_OBJECTIVE:_ Reproduce all of the material word for word.

_SUPPLIED DATA:_
** Start **
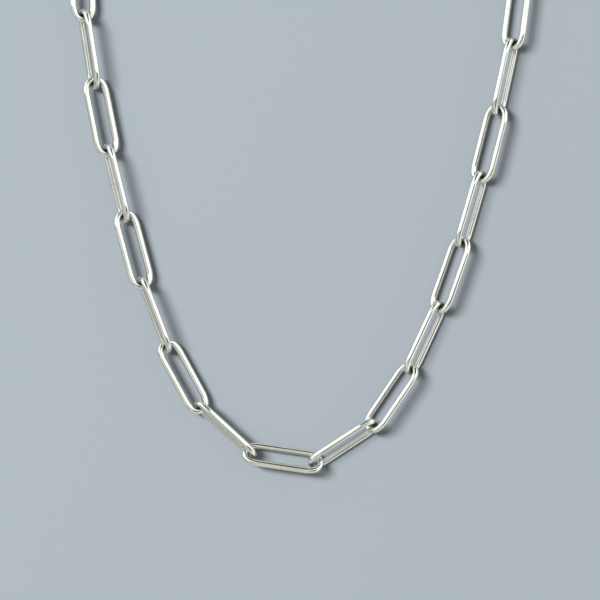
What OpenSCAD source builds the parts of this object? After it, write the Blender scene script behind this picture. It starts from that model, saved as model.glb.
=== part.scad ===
// Paperclip chain for the neck, closed by its clasp and laid out flat in a long loop.
// Millimetres. The surface under it is z = 0, and +Y points from the front link to the clasp.
// The origin is on the surface, under the middle of the box round the loop.

/* [Links] */
// Length of a link over its tips
link_length = 12.5; // [10:0.1:16]
// Width of a link over its two sides
link_width = 4; // [3.8:0.1:6]
// Thickness of the round wire of the links
link_wire = 1; // [0.6:0.05:1.05]
// Pairs of links on each side of the front link
side_pairs = 9; // [6:1:12]
// Air left where two pieces hook into each other
joint_gap = 0.12; // [0.06:0.01:0.16]

/* [Lie] */
// Lean of the links in the back half of the loop, in degrees
lean_back = 25; // [10:1:30]

/* [Jump rings] */
// Bore of a jump ring, which takes the last link and the clasp
ring_bore = 3.4; // [3.2:0.1:4.2]
// Thickness of the wire of a jump ring
ring_wire = 0.8; // [0.6:0.05:1]

/* [Clasp] */
// Length of the clasp over its eye and its hook
clasp_length = 12; // [11:0.1:16]
// Width of the clasp over its two sides
clasp_width = 5.6; // [5.2:0.1:7]
// Thickness of the round bar of the clasp
clasp_bar = 1.5; // [1.2:0.1:1.7]
// Bore of the eye at the clasp's end
eye_bore = 1.9; // [1.7:0.1:2.6]
// Thickness of the eye's wire
eye_wire = 0.9; // [0.7:0.05:1.1]
// Thickness of the thumb stud on the clasp's side
stud_diameter = 1.2; // [0.8:0.1:1.4]
// Length that the thumb stud stands out from the bar
stud_length = 1; // [0.6:0.1:1.6]

/* [Hidden] */
// Loop that the pieces follow, clockwise from the right end of the front link. Its size follows
// from the pieces, which close it.
ROUTE = [
    [4.8, -0.7], [-4.7, 0.7], [-13.1, 8.4], [-17.4, 16.2], [-21.7, 27.4], [-24.1, 36.2],
    [-27, 47.8], [-28.8, 56.7], [-30.7, 68.8], [-31.8, 87], [-32, 105], [-31.6, 123],
    [-30, 139.5], [-24, 155.3], [-12.5, 166.9], [3, 171.4], [18.5, 166.9], [30.5, 155.3],
    [36.8, 139.5], [38.6, 123], [38.9, 105], [38, 87], [35.5, 65], [33, 53.2],
    [30.7, 44.1], [27.4, 32.8], [24.3, 23.9], [19.4, 13.3], [14.3, 5.6]
];
// Leans in degrees of the front link, of the clasp, and of the next links up each side from the
// front. A flatter piece has its outer side up by its lean, and a standing one leans into the loop.
FRONT_LEAN = 33;
CLASP_LEAN = 12;
LEFT_LEANS = [16, 21, 14, 18, 21, 14, 24, 14];
RIGHT_LEANS = [33, 37, 33, 35, 31, 27, 28, 28];
// Room for turning between a link's round tip and the wire in it, besides the joint's air
TIP_ROOM = 0.22;
// Radius of a link's shoulders, from its tips to its straight sides, as a share of its half width
SHOULDER_SHARE = 2.6;
// Wear of the wire of a link's tips, on its radius, and the turn in degrees by which a tip goes on
// inside the shoulders
TIP_WEAR = 0.01;
TIP_SINK = 5;
// Share of the room in its neighbour's end by which a flatter piece hangs below that neighbour
HANG_SHARE = 0.6;
// Bend of a joint at which the flatter piece lies level with its neighbour. A sharper one lifts it.
LEVEL_BEND = 24;
// Reach that a bent joint loses when its pieces lean, and when the flatter piece hangs
LEAN_LOSS = 0.5;
HANG_LOSS = 1.4;
// Rounds that settle the bends, that close the loop, and that place each piece on it
SETTLING_ROUNDS = 2;
CLOSING_ROUNDS = 8;
PLACING_ROUNDS = 5;
// Power of the miss by which a closing round scales the route. Less than 1 keeps it steady.
CLOSING_POWER = 0.7;
// First guess of a piece's step along the route, and the step that measures the route's speed
GUESSED_STEP = 0.7;
SPEED_STEP = 0.01;
$fn = 48;

side_links = 2 * side_pairs;
left_ring = side_links + 1;
clasp_at = side_links + 2;
right_ring = side_links + 3;
pieces = 2 * side_links + 4;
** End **
_ANSWER TO THE EXERCISE:_
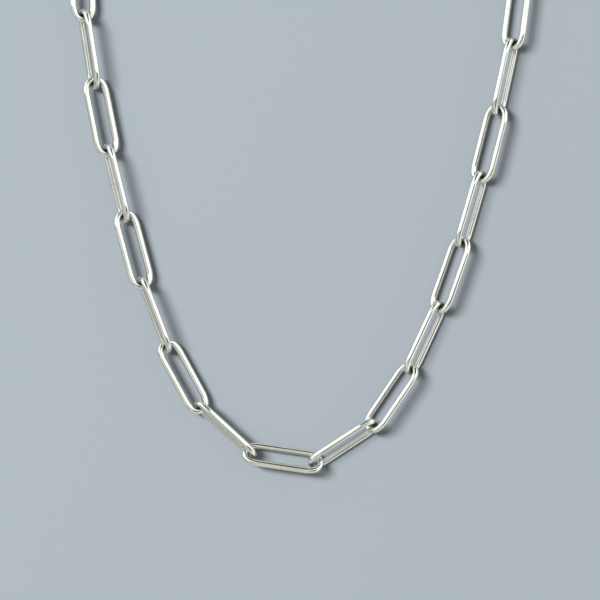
What OpenSCAD source builds the parts of this object? After it, write the Blender scene script behind this picture. It starts from that model, saved as model.glb.
=== part.scad ===
// Paperclip chain for the neck, closed by its clasp and laid out flat in a long loop.
// Millimetres. The surface under it is z = 0, and +Y points from the front link to the clasp.
// The origin is on the surface, under the middle of the box round the loop.

/* [Links] */
// Length of a link over its tips
link_length = 12.5; // [10:0.1:16]
// Width of a link over its two sides
link_width = 4; // [3.8:0.1:6]
// Thickness of the round wire of the links
link_wire = 1; // [0.6:0.05:1.05]
// Pairs of links on each side of the front link
side_pairs = 9; // [6:1:12]
// Air left where two pieces hook into each other
joint_gap = 0.12; // [0.06:0.01:0.16]

/* [Lie] */
// Lean of the links in the back half of the loop, in degrees
lean_back = 25; // [10:1:30]

/* [Jump rings] */
// Bore of a jump ring, which takes the last link and the clasp
ring_bore = 3.4; // [3.2:0.1:4.2]
// Thickness of the wire of a jump ring
ring_wire = 0.8; // [0.6:0.05:1]

/* [Clasp] */
// Length of the clasp over its eye and its hook
clasp_length = 12; // [11:0.1:16]
// Width of the clasp over its two sides
clasp_width = 5.6; // [5.2:0.1:7]
// Thickness of the round bar of the clasp
clasp_bar = 1.5; // [1.2:0.1:1.7]
// Bore of the eye at the clasp's end
eye_bore = 1.9; // [1.7:0.1:2.6]
// Thickness of the eye's wire
eye_wire = 0.9; // [0.7:0.05:1.1]
// Thickness of the thumb stud on the clasp's side
stud_diameter = 1.2; // [0.8:0.1:1.4]
// Length that the thumb stud stands out from the bar
stud_length = 1; // [0.6:0.1:1.6]

/* [Hidden] */
// Loop that the pieces follow, clockwise from the right end of the front link. Its size follows
// from the pieces, which close it.
ROUTE = [
    [4.8, -0.7], [-4.7, 0.7], [-13.1, 8.4], [-17.4, 16.2], [-21.7, 27.4], [-24.1, 36.2],
    [-27, 47.8], [-28.8, 56.7], [-30.7, 68.8], [-31.8, 87], [-32, 105], [-31.6, 123],
    [-30, 139.5], [-24, 155.3], [-12.5, 166.9], [3, 171.4], [18.5, 166.9], [30.5, 155.3],
    [36.8, 139.5], [38.6, 123], [38.9, 105], [38, 87], [35.5, 65], [33, 53.2],
    [30.7, 44.1], [27.4, 32.8], [24.3, 23.9], [19.4, 13.3], [14.3, 5.6]
];
// Leans in degrees of the front link, of the clasp, and of the next links up each side from the
// front. A flatter piece has its outer side up by its lean, and a standing one leans into the loop.
FRONT_LEAN = 33;
CLASP_LEAN = 12;
LEFT_LEANS = [16, 21, 14, 18, 21, 14, 24, 14];
RIGHT_LEANS = [33, 37, 33, 35, 31, 27, 28, 28];
// Room for turning between a link's round tip and the wire in it, besides the joint's air
TIP_ROOM = 0.22;
// Radius of a link's shoulders, from its tips to its straight sides, as a share of its half width
SHOULDER_SHARE = 2.6;
// Wear of the wire of a link's tips, on its radius, and the turn in degrees by which a tip goes on
// inside the shoulders
TIP_WEAR = 0.01;
TIP_SINK = 5;
// Share of the room in its neighbour's end by which a flatter piece hangs below that neighbour
HANG_SHARE = 0.6;
// Bend of a joint at which the flatter piece lies level with its neighbour. A sharper one lifts it.
LEVEL_BEND = 24;
// Reach that a bent joint loses when its pieces lean, and when the flatter piece hangs
LEAN_LOSS = 0.5;
HANG_LOSS = 1.4;
// Rounds that settle the bends, that close the loop, and that place each piece on it
SETTLING_ROUNDS = 2;
CLOSING_ROUNDS = 8;
PLACING_ROUNDS = 5;
// Power of the miss by which a closing round scales the route. Less than 1 keeps it steady.
CLOSING_POWER = 0.7;
// First guess of a piece's step along the route, and the step that measures the route's speed
GUESSED_STEP = 0.7;
SPEED_STEP = 0.01;
$fn = 48;

side_links = 2 * side_pairs;
left_ring = side_links + 1;
clasp_at = side_links + 2;
right_ring = side_links + 3;
pieces = 2 * side_links + 4;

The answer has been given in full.